■ Source data:
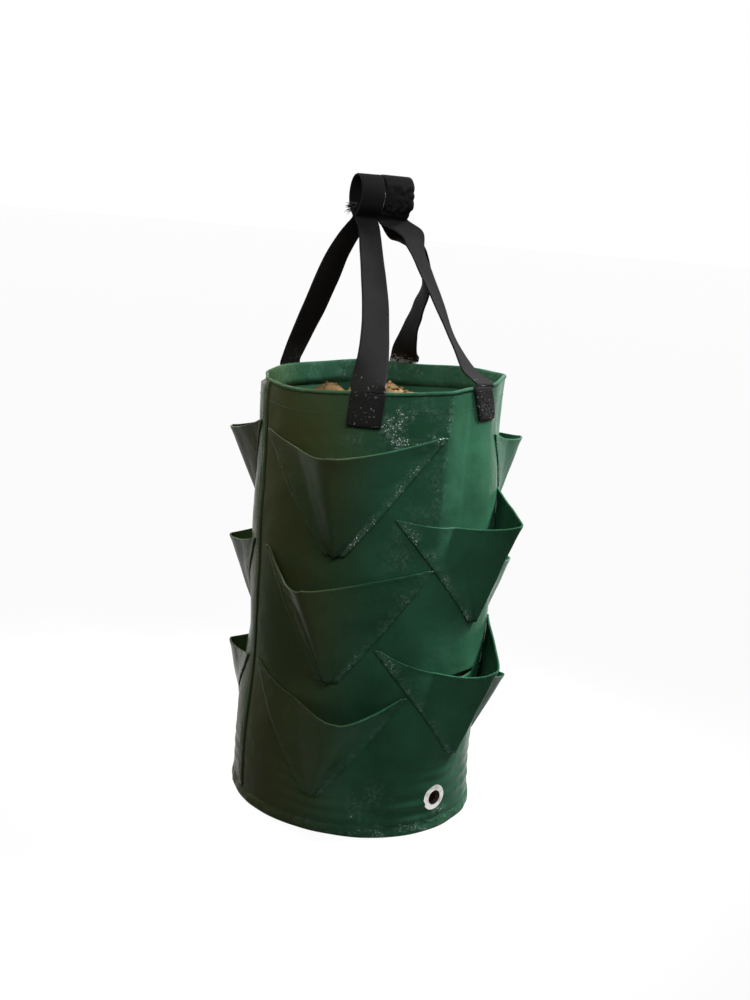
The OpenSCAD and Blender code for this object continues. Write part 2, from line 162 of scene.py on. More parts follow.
def laminate(name, dark, light, olive, gloss):
    """Green laminated cloth. The crushed film is paler, partly as a painted sheen, with white dots that are painted
    glints; the left side is tinted olive as a painted warm reflection.
    """
    material, shader, start = new_material(name, Specular_IOR_Level=0.012, IOR=1.5)
    cloth, crease = cloth_signals(start)
    strips = 2 * math.pi / strip_w
    weave = start.sum_of("SINE", cloth.axis(0) * strips) * start.sum_of("SINE", cloth.axis(1) * strips)
    cloud, rumple, smudge = cloth.noise(9.0, 3.0, 0.6), cloth.noise(60.0, 4.0, 0.55), cloth.noise(300.0, 3.0, 0.7)
    film = (crease * rumple.ramp(0.36, 0.6)).limited()
    green = cloud.ramp(0.36, 0.66).colours(dark, light)
    # Painted warm reflection: the colour turns olive towards the left, -X, whatever the lighting.
    painted_warm_reflection = start.add("NewGeometry").axis(0).ramp(olive_to, olive_from, 1.0, 0.0)
    painted_warm_reflection = painted_warm_reflection * (cloud.ramp(0.38, 0.55) * 0.3 + 0.7)
    # The paler crushed film here is partly real whitening of the film and partly a painted sheen.
    worn = film * smudge.ramp(0.4, 0.66) * 0.7 + weave * 0.03 + 0.03
    colour = worn.limited().colours(painted_warm_reflection.colours(green, olive), pale_film_and_sheen)
    # Painted glints: sparse white dots in the colour of the crushed film, standing in for sparkles of light.
    glint_cell, chance = cloth.cells(950.0), cloth.cells(950.0, 1).axis(0)
    painted_glints = (film * film * 0.6 + 0.0005 - chance).ramp(0.0, 0.3) * glint_cell.ramp(0.18, 0.52, 1.0, 0.0)
    height = weave * weave_h + rumple * rumple_h + film * cloth.cells(170.0) * crease_h
    connect(shader, Base_Color=painted_glints.colours(colour, painted_glint_white),
            Roughness=(gloss + rumple * 0.12 + weave * 0.015).limited(), Normal=height.bump(0.9, 1.0))
    return material


outside = laminate("green_laminate", (0.013, 0.056, 0.028), (0.023, 0.094, 0.05), (0.044, 0.051, 0.018), gloss=0.16)
inside = laminate("green_laminate_inside", (0.017, 0.07, 0.038), (0.035, 0.112, 0.066), (0.045, 0.09, 0.035),
                  gloss=0.3)


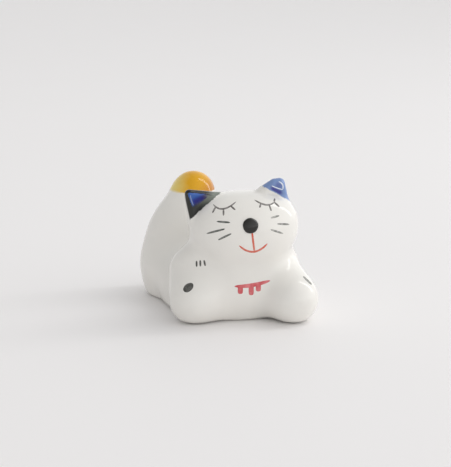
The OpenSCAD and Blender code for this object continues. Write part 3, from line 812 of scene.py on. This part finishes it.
def combine(tree, operation, first, second):
    """Result of a sum on two sockets or numbers, kept from 0 to 1"""
    return add_node(tree, "ShaderNodeMath",
                    {"operation": operation, "use_clamp": True, 0: first, 1: second}).outputs[0]


def glazed(tree, colour, roughness, reflection, ripple_mm, depth_mm):
    """Surface of a glaze or an enamel that ran a little as it melted"""
    bump = add_node(tree, "ShaderNodeBump", {"Distance": depth_mm * MM, "Height": grain(tree, ripple_mm)})
    surface(tree, {"Base Color": colour, "Roughness": roughness, "IOR": GLAZE_IOR,
                   "Specular IOR Level": reflection, "Normal": bump.outputs["Normal"]})


def white_body(tree):
    """Colour of the porcelain under clear glaze, a little cooler where the glaze is thick"""
    c = settings().colours
    return mix(tree, grain(tree, CLOUDS["white"]), c.porcelain, c.porcelain_cool)


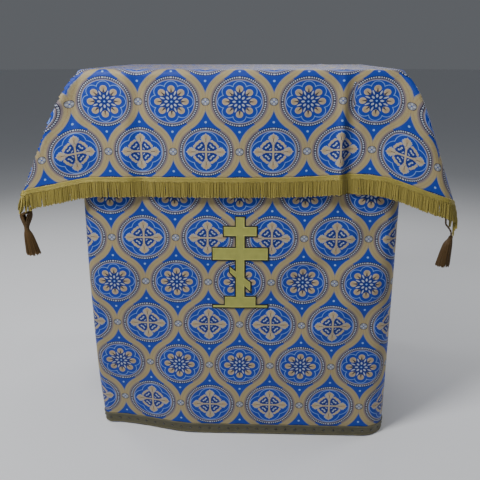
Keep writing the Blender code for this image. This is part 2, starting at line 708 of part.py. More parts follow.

■ Brief:
List all lines above in which the string "Write" appears.

■ The reply:
The OpenSCAD and Blender code for this object continues. Write part 2, from line 162 of scene.py on. More parts follow.
The OpenSCAD and Blender code for this object continues. Write part 3, from line 812 of scene.py on. This part finishes it.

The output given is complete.